Every line below is to be quoted exactly, with nothing added or dropped.
********************
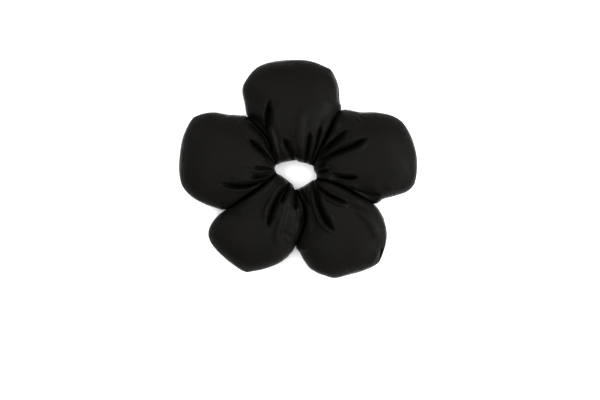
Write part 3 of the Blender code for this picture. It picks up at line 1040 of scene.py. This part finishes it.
def gap_ends(path):
    """The path without a small gap at either end."""
    path = [point.copy() for point in path]
    path[0] += (path[1] - path[0]).normalized() * END_GAP
    path[-1] += (path[-2] - path[-1]).normalized() * END_GAP
    return path


def path_length(path):
    """The length of a path of points, in millimetres."""
    return sum((b - a).length for a, b in zip(path, path[1:])) / MM


for petal in PETALS:
    after = neighbours(petal)[1]
    path = gap_ends(elastic_path(petal, after))
    link = sweep(f"elastic_{petal}_to_{after}", path, lambda t: band_section(), ELASTIC)
    if (petal, after) == OPEN_LINK:
        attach(link, f"loop_{petal}")
    else:
        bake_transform(link)
    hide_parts(f"elastic_{petal}")
    print("elastic from petal", petal, "to petal", after, "is", round(path_length(path), 1), "mm long")

# %% The lap that closes the loop
LAP_HALF = 6.0 * MM
LAP_INWARD = 1.3 * MM  # the second layer lies this far inside the first
lap_path = [run_point(1) + run_direction(1) * LAP_HALF * k / 4 for k in range(-4, 5)]
lap = sweep("elastic_lap", lap_path, lambda t: band_section(LAP_INWARD), ELASTIC)
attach(lap, "loop_1")
print("the lap is", round(path_length(lap_path), 1), "mm long")


# %% Thread material
TWIST = 1.6 * MM  # a real thread turns about once in 0.8 mm; drawn twice as long, so that it shows


def thread_material():
    """Spun polyester thread: black and slightly fuzzy, with the slanting lines of its twist."""
    material, tree = blank_material("spun_polyester_thread")
    place = node(tree, "ShaderNodeTexCoord").outputs["Object"]
    twist = node(tree, "ShaderNodeTexWave", {"wave_type": "BANDS", "bands_direction": "DIAGONAL"},
                 Vector=place, Scale=WAVE_REPEAT / TWIST)
    tone = node(tree, "ShaderNodeMix", {"data_type": "RGBA"}, Factor=twist.outputs[0],
                _6=linear("#101011"), _7=linear("#2A2A2B"))
    relief = node(tree, "ShaderNodeBump", Strength=0.6, Distance=0.1 * MM, Height=twist.outputs[0])
    shader = node(tree, "ShaderNodeBsdfPrincipled", Base_Color=tone.outputs[2], Roughness=0.6,
                  Normal=relief.outputs[0], Sheen_Weight=0.2)
    node(tree, "ShaderNodeOutputMaterial", Surface=shader.outputs[0])
    return material


THREAD = thread_material()
print("thread: a turn of twist every", round(TWIST / MM, 1), "mm")

# %% Bar tacks
THREAD_RADIUS, TURNS = 0.2 * MM, 6
REACH_OUT, REACH_IN = 0.95 * MM, 2.25 * MM  # from the middle of the band to the thread, round both layers


def bar_tack(number):
    """A few turns of thread round both layers of the lap, side by side, as one long stitch."""
    low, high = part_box(f"elastic_bar_tack_{number}")
    centre = (low + high) / 2
    along, up = run_direction(1), Vector((0, 0, 1))
    outward = along.cross(up)
    height = ELASTIC_HIGH / 2 + 0.3 * MM
    here = run_point(1) + along * (centre - run_point(1)).dot(along)
    once_round = ((REACH_OUT, -1, -1), (REACH_OUT, 1, 0), (-REACH_IN, 1, 0), (-REACH_IN, -1, 1))
    path = []
    for turn in range(TURNS):
        shift = along * (turn - (TURNS - 1) / 2) * THREAD_RADIUS * 1.25
        lean = along * THREAD_RADIUS * 0.6
        for out, rise, slip in once_round:
            path.append(here + shift + lean * slip + outward * out + up * height * rise)
    curve = bpy.data.curves.new(f"bar_tack_{number}", "CURVE")
    curve.dimensions = "3D"
    spline = curve.splines.new("NURBS")
    spline.points.add(len(path) - 1)
    for point, place in zip(spline.points, path):
        point.co = (*place, 1)
    spline.order_u = 3
    spline.use_endpoint_u = True
    curve.bevel_depth = THREAD_RADIUS
    curve.bevel_resolution = 2
    curve.use_fill_caps = True
    curve.materials.append(THREAD)
    tack = add_object(f"bar_tack_{number}", curve)
    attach(tack, "loop_1")
    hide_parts(f"elastic_bar_tack_{number}")


bar_tack(1)
bar_tack(2)
print("two bar tacks of", TURNS, "turns each")

# %% Gathered necks
NECK_HIGH, NECK_WIDE = 3.7, 2.9  # half sizes of the sleeve over the band
RUFFLE, RUFFLE_DEPTH = 1.7, 0.55
NECK_SIDES = 28
NECK_RING = 0.35 * MM  # the spacing of its rings, about five to a ruffle
TUCKED = 3.4 * MM  # each end stops this far from the middle of a petal's channel


def ruffled_section(t, length, seed):
    """One ring of the sleeve: ruffles run round it, and each ring is a little out of true."""
    ring = []
    for j in range(NECK_SIDES):
        angle = 2 * math.pi * j / NECK_SIDES
        place = Vector((math.cos(angle) * 2 + seed * 7, math.sin(angle) * 2, t * length / RUFFLE * 0.8))
        phase = 2 * math.pi * t * length / RUFFLE + 2.2 * noise.noise(place)
        swell = RUFFLE_DEPTH * (math.sin(phase) + 0.4 * noise.noise(place * 2.3))
        ring.append(((NECK_WIDE + swell) * math.cos(angle) * MM, (NECK_HIGH + swell) * math.sin(angle) * MM))
    return ring


def neck_path(first, second):
    """From inside one channel to inside the next, finely divided for the ruffles."""
    coarse = elastic_path(first, second, 24)
    ends = (first,) if (first, second) == OPEN_LINK else (first, second)
    if first == OPEN_LINK[1]:
        coarse = coarse[4:]
    inside = [point for point in coarse if min((point - run_point(k)).length for k in ends) > TUCKED]
    fine = []
    for a, b in zip(inside, inside[1:]):
        pieces = max(1, round((b - a).length / NECK_RING))
        fine += [a.lerp(b, k / pieces) for k in range(pieces)]
    return fine + [inside[-1]]


def make_neck(first, second):
    """The sleeve between two petals. Returns its length in millimetres."""
    path = neck_path(first, second)
    length = path_length(path)
    name = f"gathered_neck_{first}_{second}"
    neck = sweep(name, path, lambda t: ruffled_section(t, length, first), BLACK_SATIN)
    if (first, second) == OPEN_LINK:
        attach(neck, f"loop_{first}")
    else:
        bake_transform(neck)
    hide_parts(f"neck_{first}_{second}")
    return length


for petal in PETALS:
    after = neighbours(petal)[1]
    print("neck from petal", petal, "to petal", after, "is", round(make_neck(petal, after), 1), "mm long")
********************
Response below:
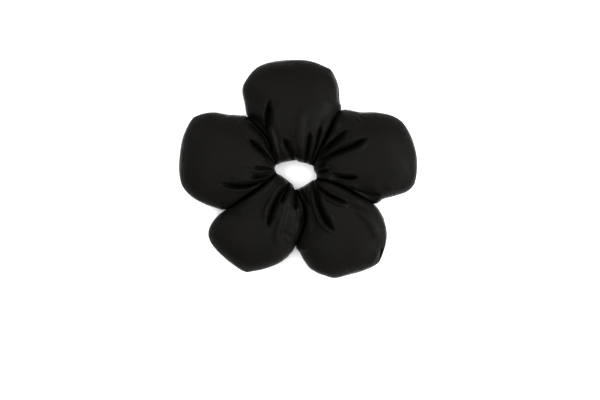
Write part 3 of the Blender code for this picture. It picks up at line 1040 of scene.py. This part finishes it.
def gap_ends(path):
    """The path without a small gap at either end."""
    path = [point.copy() for point in path]
    path[0] += (path[1] - path[0]).normalized() * END_GAP
    path[-1] += (path[-2] - path[-1]).normalized() * END_GAP
    return path


def path_length(path):
    """The length of a path of points, in millimetres."""
    return sum((b - a).length for a, b in zip(path, path[1:])) / MM


for petal in PETALS:
    after = neighbours(petal)[1]
    path = gap_ends(elastic_path(petal, after))
    link = sweep(f"elastic_{petal}_to_{after}", path, lambda t: band_section(), ELASTIC)
    if (petal, after) == OPEN_LINK:
        attach(link, f"loop_{petal}")
    else:
        bake_transform(link)
    hide_parts(f"elastic_{petal}")
    print("elastic from petal", petal, "to petal", after, "is", round(path_length(path), 1), "mm long")

# %% The lap that closes the loop
LAP_HALF = 6.0 * MM
LAP_INWARD = 1.3 * MM  # the second layer lies this far inside the first
lap_path = [run_point(1) + run_direction(1) * LAP_HALF * k / 4 for k in range(-4, 5)]
lap = sweep("elastic_lap", lap_path, lambda t: band_section(LAP_INWARD), ELASTIC)
attach(lap, "loop_1")
print("the lap is", round(path_length(lap_path), 1), "mm long")


# %% Thread material
TWIST = 1.6 * MM  # a real thread turns about once in 0.8 mm; drawn twice as long, so that it shows


def thread_material():
    """Spun polyester thread: black and slightly fuzzy, with the slanting lines of its twist."""
    material, tree = blank_material("spun_polyester_thread")
    place = node(tree, "ShaderNodeTexCoord").outputs["Object"]
    twist = node(tree, "ShaderNodeTexWave", {"wave_type": "BANDS", "bands_direction": "DIAGONAL"},
                 Vector=place, Scale=WAVE_REPEAT / TWIST)
    tone = node(tree, "ShaderNodeMix", {"data_type": "RGBA"}, Factor=twist.outputs[0],
                _6=linear("#101011"), _7=linear("#2A2A2B"))
    relief = node(tree, "ShaderNodeBump", Strength=0.6, Distance=0.1 * MM, Height=twist.outputs[0])
    shader = node(tree, "ShaderNodeBsdfPrincipled", Base_Color=tone.outputs[2], Roughness=0.6,
                  Normal=relief.outputs[0], Sheen_Weight=0.2)
    node(tree, "ShaderNodeOutputMaterial", Surface=shader.outputs[0])
    return material


THREAD = thread_material()
print("thread: a turn of twist every", round(TWIST / MM, 1), "mm")

# %% Bar tacks
THREAD_RADIUS, TURNS = 0.2 * MM, 6
REACH_OUT, REACH_IN = 0.95 * MM, 2.25 * MM  # from the middle of the band to the thread, round both layers


def bar_tack(number):
    """A few turns of thread round both layers of the lap, side by side, as one long stitch."""
    low, high = part_box(f"elastic_bar_tack_{number}")
    centre = (low + high) / 2
    along, up = run_direction(1), Vector((0, 0, 1))
    outward = along.cross(up)
    height = ELASTIC_HIGH / 2 + 0.3 * MM
    here = run_point(1) + along * (centre - run_point(1)).dot(along)
    once_round = ((REACH_OUT, -1, -1), (REACH_OUT, 1, 0), (-REACH_IN, 1, 0), (-REACH_IN, -1, 1))
    path = []
    for turn in range(TURNS):
        shift = along * (turn - (TURNS - 1) / 2) * THREAD_RADIUS * 1.25
        lean = along * THREAD_RADIUS * 0.6
        for out, rise, slip in once_round:
            path.append(here + shift + lean * slip + outward * out + up * height * rise)
    curve = bpy.data.curves.new(f"bar_tack_{number}", "CURVE")
    curve.dimensions = "3D"
    spline = curve.splines.new("NURBS")
    spline.points.add(len(path) - 1)
    for point, place in zip(spline.points, path):
        point.co = (*place, 1)
    spline.order_u = 3
    spline.use_endpoint_u = True
    curve.bevel_depth = THREAD_RADIUS
    curve.bevel_resolution = 2
    curve.use_fill_caps = True
    curve.materials.append(THREAD)
    tack = add_object(f"bar_tack_{number}", curve)
    attach(tack, "loop_1")
    hide_parts(f"elastic_bar_tack_{number}")


bar_tack(1)
bar_tack(2)
print("two bar tacks of", TURNS, "turns each")

# %% Gathered necks
NECK_HIGH, NECK_WIDE = 3.7, 2.9  # half sizes of the sleeve over the band
RUFFLE, RUFFLE_DEPTH = 1.7, 0.55
NECK_SIDES = 28
NECK_RING = 0.35 * MM  # the spacing of its rings, about five to a ruffle
TUCKED = 3.4 * MM  # each end stops this far from the middle of a petal's channel


def ruffled_section(t, length, seed):
    """One ring of the sleeve: ruffles run round it, and each ring is a little out of true."""
    ring = []
    for j in range(NECK_SIDES):
        angle = 2 * math.pi * j / NECK_SIDES
        place = Vector((math.cos(angle) * 2 + seed * 7, math.sin(angle) * 2, t * length / RUFFLE * 0.8))
        phase = 2 * math.pi * t * length / RUFFLE + 2.2 * noise.noise(place)
        swell = RUFFLE_DEPTH * (math.sin(phase) + 0.4 * noise.noise(place * 2.3))
        ring.append(((NECK_WIDE + swell) * math.cos(angle) * MM, (NECK_HIGH + swell) * math.sin(angle) * MM))
    return ring


def neck_path(first, second):
    """From inside one channel to inside the next, finely divided for the ruffles."""
    coarse = elastic_path(first, second, 24)
    ends = (first,) if (first, second) == OPEN_LINK else (first, second)
    if first == OPEN_LINK[1]:
        coarse = coarse[4:]
    inside = [point for point in coarse if min((point - run_point(k)).length for k in ends) > TUCKED]
    fine = []
    for a, b in zip(inside, inside[1:]):
        pieces = max(1, round((b - a).length / NECK_RING))
        fine += [a.lerp(b, k / pieces) for k in range(pieces)]
    return fine + [inside[-1]]


def make_neck(first, second):
    """The sleeve between two petals. Returns its length in millimetres."""
    path = neck_path(first, second)
    length = path_length(path)
    name = f"gathered_neck_{first}_{second}"
    neck = sweep(name, path, lambda t: ruffled_section(t, length, first), BLACK_SATIN)
    if (first, second) == OPEN_LINK:
        attach(neck, f"loop_{first}")
    else:
        bake_transform(neck)
    hide_parts(f"neck_{first}_{second}")
    return length


for petal in PETALS:
    after = neighbours(petal)[1]
    print("neck from petal", petal, "to petal", after, "is", round(make_neck(petal, after), 1), "mm long")